When Nora Gold asked her focus groups what they wanted for the next generation, the response was univocal: The women she interviewed, aware that they were not comfortable taking on leadership roles, who felt that they "did not get the skills or have the role models for leadership," most wanted their daughters to be comfortable doing things that they themselves could not. The work of the Jewish Women's Archive, and other groups recovering the history of Jewish women, can offer us all, women and men, new role models for imagining our Jewish selves. These are Jews who challenged stereotypes and who acted as agents for change.
In our sanctuary we have had major changes during this past year designed to reinforce the message that the synagogue needs to be a place for active participation. During most of our services, we now sit facing each other, off the bimah, with the torah reading in the middle of this room. By sitting in a half-circle and locating the torah amongst us rather than above us, we remind one another that all of us are important, that the process of learning torah is interactive, that our voices matter. Ultimately, we affirm the presence of God in our midst and not only above. Week after week in the sanctuary women and men lead our service, reading torah, offering comments, leading the prayers. During the High Holidays, when we gather more formally, we have multiplied opportunities for individual participation.
I want to publicly thank Marty Coopersmith for suggesting that we spend time during these holidays thinking about our history and Peshe Kuriloff for having chaired a process over these past three years that has not only enriched our service, but has also created a community of women learning together about Judaism. These women of different ages, backgrounds, and understandings of the divine have found through this study group a pathway to Jewish learning and leadership.
At yizkor services, many of us will remember one of the women in this community who shaped contemporary Mt. Airy and who died this past year: Marjorie Kopeland. When I first arrived here to be your rabbi, Marjorie made an appointment to meet with me, saying that she wanted me to know her and to know about her life since, one day, I would be delivering her eulogy. These number of years later I did deliver her eulogy, after first having a multi-year conversation with a woman who created some of the hallmark institutions of our area, the Allens Lane Arts Center being only the best known among them. Marjorie was a woman of valor in our community. We miss her presence among us this year, and add her legacy to the archive that is our communal heart.

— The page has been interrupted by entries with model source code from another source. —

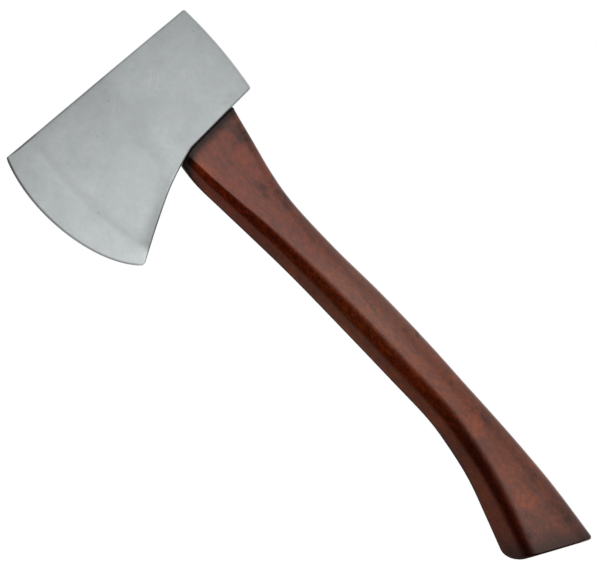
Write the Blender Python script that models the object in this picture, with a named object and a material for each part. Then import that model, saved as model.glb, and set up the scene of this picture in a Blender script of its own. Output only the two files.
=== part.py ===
"""Hatchet: a steel head on a curved hardwood handle, held by a wooden wedge and two steel cross wedges.

Frame: metres. +Z runs up the eye to the head's flat top, +X points to the poll and -X to the cutting
edge. The origin is the middle of the eye, level with the head's top, and Y = 0 is the plane of symmetry.

    blender --background --python part.py
"""

import math

import bmesh
import bpy


def mm(*values):
    """Millimetres to metres."""
    return tuple(0.001 * value for value in values)


# Gap between neighbouring pieces
GAP = 0.0003

# Axe head, side view: corners and curves as (x, z)
TOE = mm(-94.2, 0.0)
EDGE_PULLS = (mm(-105.2, -34.0), mm(-93.0, -80.2))  # inner control points of the cutting edge's Bezier curve
HEEL = mm(-73.5, -94.6)
NECK = mm(-12.0, -61.3)
LAND = mm(21.5, -58.15)  # behind the handle the underside bends slightly into a flat land
POLL_FOOT = mm(34.4, -57.0)
POLL_TOP = mm(33.9, 0.0)
BEARD = (HEEL, mm(-52.5, -81.1), mm(-34.5, -70.6), mm(-21.5, -64.8), NECK)
POLL_RADIUS = 0.266
CHEEK_FRONT = -0.0275  # x where the flat cheeks end and the blade starts to thin

# Axe head, half thicknesses
CHEEK_HALF = 0.0115
CHEEK_FRONT_HALF = 0.0106
BEVEL_HALF = 0.0028
EDGE_HALF = 0.00025
HOLLOW = 0.82  # below 1 hollows the blade behind the bevel
CROWN = 1.25  # above 1 makes the edge bevel bulge
BEVEL_START = 0.70  # share of the way from the cheek to the edge where the edge bevel starts, at the top
BEVEL_START_HEEL = 0.86
CHEEK_EASE = 0.014  # length over which the cheek swells to its full thickness
HEAD_ROUND = 0.0012

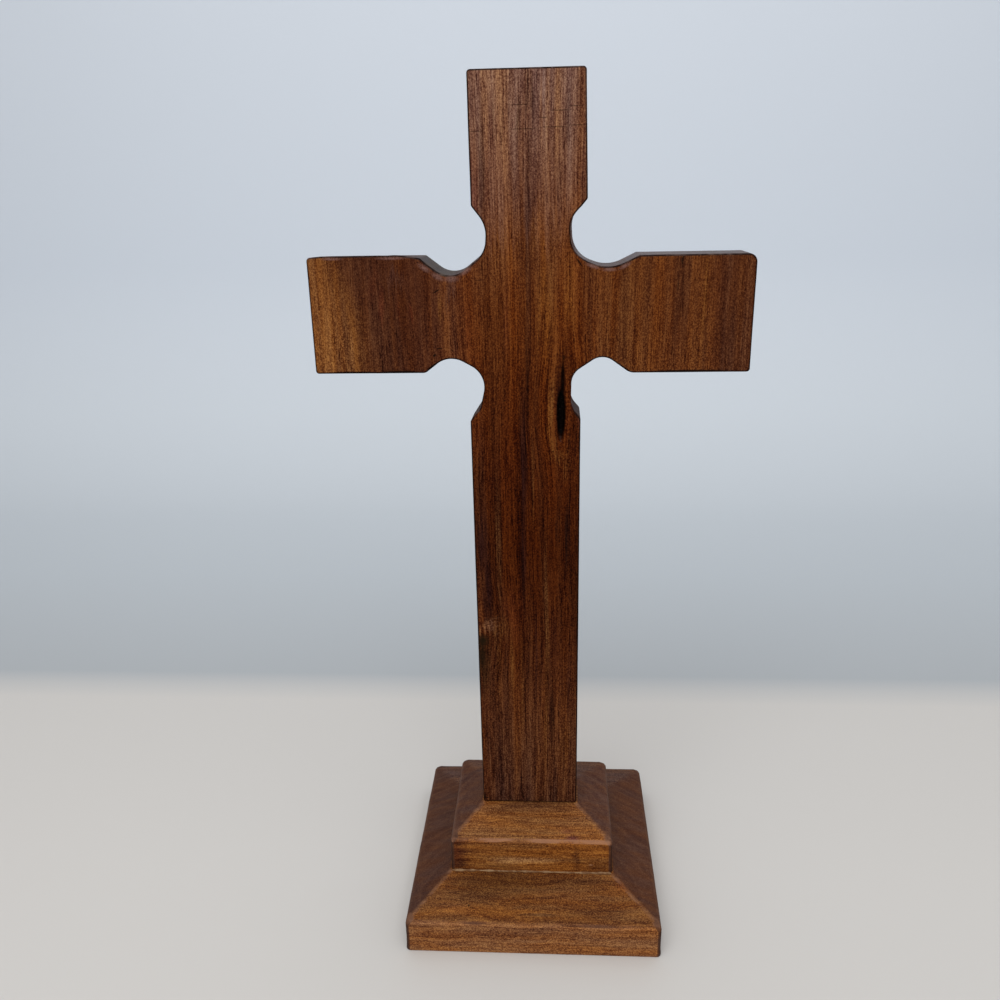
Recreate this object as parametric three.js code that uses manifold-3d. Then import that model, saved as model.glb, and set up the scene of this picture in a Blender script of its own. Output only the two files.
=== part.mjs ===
// Tabletop cross in oiled hardwood: one sawn board, cut to a cross with a scooped notch in
// each inner corner, standing on a base of two steps with sloping tops.
// Millimetres. +X is the viewer's right, +Y points away from the viewer and +Z up.
// The origin is on the table, under the middle of the lower step.
import * as THREE from "three";
import { mergeVertices } from "three/addons/utils/BufferGeometryUtils.js";
import Module from "manifold-3d";

// Lower step of the base
const LOWER_WIDTH = 97.5; // left to right
const LOWER_DEPTH = 98.5; // front to back
const LOWER_THICKNESS = 19; // of the plank it is sawn from
const LOWER_EDGE = 13.8; // height of its upright edge, below the slopes
const LOWER_CORNER = 1.6; // radius of its upright corners

// Upper step of the base
const UPPER_WIDTH = 64.2;
const UPPER_DEPTH = 53.6;
const UPPER_THICKNESS = 19;
const UPPER_EDGE = 14.8;
const UPPER_CORNER = 1.4;
const UPPER_SHIFT = -0.8; // it is glued on a little to the left

// Edges and slopes of both steps
const ARRIS = 1.6; // how far the edge between slope and side is rounded
const ARRIS_STEPS = 4;
const BOTTOM_EASE = 0.6; // sanded off the bottom edges
const SLOPE_MARGIN = 0.4; // flat strip left round what stands on a slope's top
const CORNER_STEPS = 6;

// Cross board: heights are above the foot of its shaft, sides are from the centre line
const BOARD_THICKNESS = 17;
const BOARD_EASE = 0.8; // rounding of the board's edges
const EASE_STEPS = 2;
const CROSS_HEIGHT = 274;
const SHAFT_LEFT_AT_FOOT = 20.8;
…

I want to conclude with a word of thanks to the Jewish Women's Archive and Ma'yan: the Jewish Women's Project of the Upper West Side, as well as to Lori, who has long been my teacher in all matters, but most especially in everything concerned with the subtleties of empowering Jewish women. When other people were celebrating the ordination of women at the Jewish Theological Seminary, Lori was asking how Judaism would need to accommodate the change. Lori has persistently drawn my attention to complexity. I have learned equal opportunity does not mean equality, which remains an elusive goal. Our main challenge must be to honor, serve and develop the best in each of us.
May the year ahead bring us better wisdom and understanding. May the Centre better serve all of our spiritual and physical needs, as we seek to become better Jews, our needs for community and learning, for support, celebration, and culture, and most especially, our need to help others. Lishanah Tovah.
Leonard Gordon, Rabbi of the Germantown Jewish Centre, delivered this sermon at the Germantown Jewish Centre on Rosh Hashanah 5761, Day One (September 30, 2000).